The individual and the company should maintain a record of the facts and circumstances of the bona fide relevant presence in the State, or outside the State, for production to Revenue if evidence that such presence resulted from COVID-related travel restrictions is requested.
6. The SBCI Covid-19 Working Capital Scheme
The SBCI Covid-19 scheme is Now Open, with the scheme designed to aid with Working Capital and has a maximum term of three years. The loans will be available through AIB, Bank of Ireland and Ulster Bank. Approval of loans are subject to the banks own credit policies and procedures i.e. the business must be deemed able to take on the debt.
- Loan amounts of between €25,000 to €1.5m per eligible enterprise
- Maximum interest rate of 4%.
- Loan terms ranging from 1 year to 3 years.
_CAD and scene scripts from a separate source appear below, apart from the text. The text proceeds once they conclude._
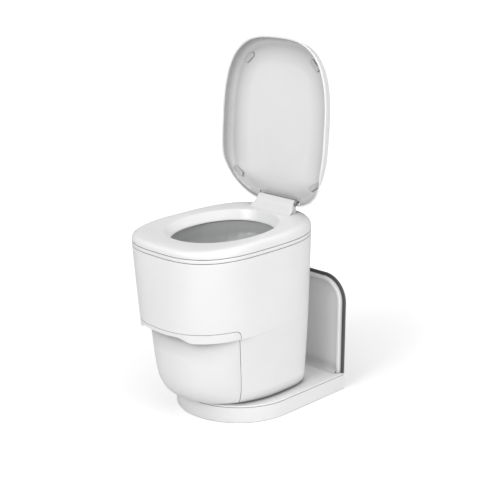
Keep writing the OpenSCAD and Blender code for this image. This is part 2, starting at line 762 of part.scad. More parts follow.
module liner_film() color(grey) difference() {
  union() {
    funnel_loft(slip, deck_z, funnel_top);
    translate([0, 0, funnel_top - 0.5]) linear_extrude(height = cassette_h + slip)
      polygon(outline(shrink(funnel_sec, slip)));
    translate([0, 0, deck_z - 8]) linear_extrude(height = 9)
      polygon(outline(shrink(throat_sec, slip)));
  }
  funnel_loft(slip + film_t, deck_z - 0.01, funnel_top + 0.01);
  translate([0, 0, funnel_top]) linear_extrude(height = 2 * cassette_h)
    polygon(outline(shrink(funnel_sec, slip + film_t)));
  translate([0, 0, deck_z - 9]) linear_extrude(height = 11)
    polygon(outline(shrink(throat_sec, slip + film_t)));
}

function saddle(a) = seat_rise * (1 - cos(a)) / 2;
// Stations across the seat: [share of the way to the crest, height, share of the saddle]
outer_stations = [
  [0.01, 0, 0], [0, 6, 0], [0.02, 0.6 * seat_t, 0.4], [0.06, 0.79 * seat_t, 0.8], [0.18, 0.93 * seat_t, 1.4],
  [0.46, 1.02 * seat_t, 1.2], [1, seat_t, 1]
];

function seat_ring(from, to, st) = [for (i = [0:steps - 1]) let(a = 360 * i / steps,
    p = mix(sec_pt(from, a), sec_pt(to, a), st[0]))
  [p[0], p[1], seat_z + st[1] + st[2] * saddle(a)]];

module seat() color(white) difference() {
  union() {
    torus_loft(concat(
      [for (st = outer_stations) seat_ring(rim_sec, crest_sec, st)],
      [for (h = [open_rise, 0]) seat_ring(crest_sec, open_sec, [1, h, 0])]));
    hinge_bracket();
    for (s = [-1, 1]) seat_knuckle(s);
  }
  translate([0, axis_y, axis_z]) bar_x(knuckle_r + fit, -2 * bracket_w, 2 * bracket_w);
  curl_mouth();
  for (s = [-1, 1]) translate([0, hinge_y, hinge_z]) bar_x(pin_r + fit, s * hinge_x - 30, s * hinge_x + 30);
  for (s = [-1, 1]) translate([s > 0 ? hinge_x - hinge_l - slip : -hinge_x - slip, hinge_y, hinge_z])
    bar_x(hinge_r + slip, 0, hinge_l + 1.5 * slip);
}

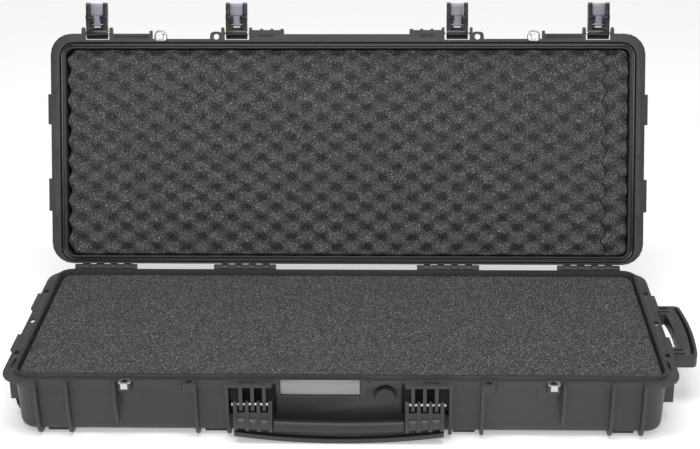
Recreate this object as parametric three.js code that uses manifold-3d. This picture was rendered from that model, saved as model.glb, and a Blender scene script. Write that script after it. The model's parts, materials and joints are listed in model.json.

- Loans unsecured up to €500,000.
- Optional interest-only repayments may be available at the start of the loans.
- The loan amount and term is dependent on the loan purpose.
7. The Registrar of Companies
If you are due to complete your annual return filing at any time up to 30th June your annual return will be deemed to have been filed on time if you capture the B1 form, upload your financial statements, pay the fee and submit it online and then deliver the signature page as normal to the CRO by that date. You may also complete the filing as normal using Revenue Online Services (ROS) signatures instead of a signature page.
Please continue to file as normal during this period if you are in a position to do so. Annual returns may not be processed within the usual timeframes, however, anything received will be queued and processed as soon as possible.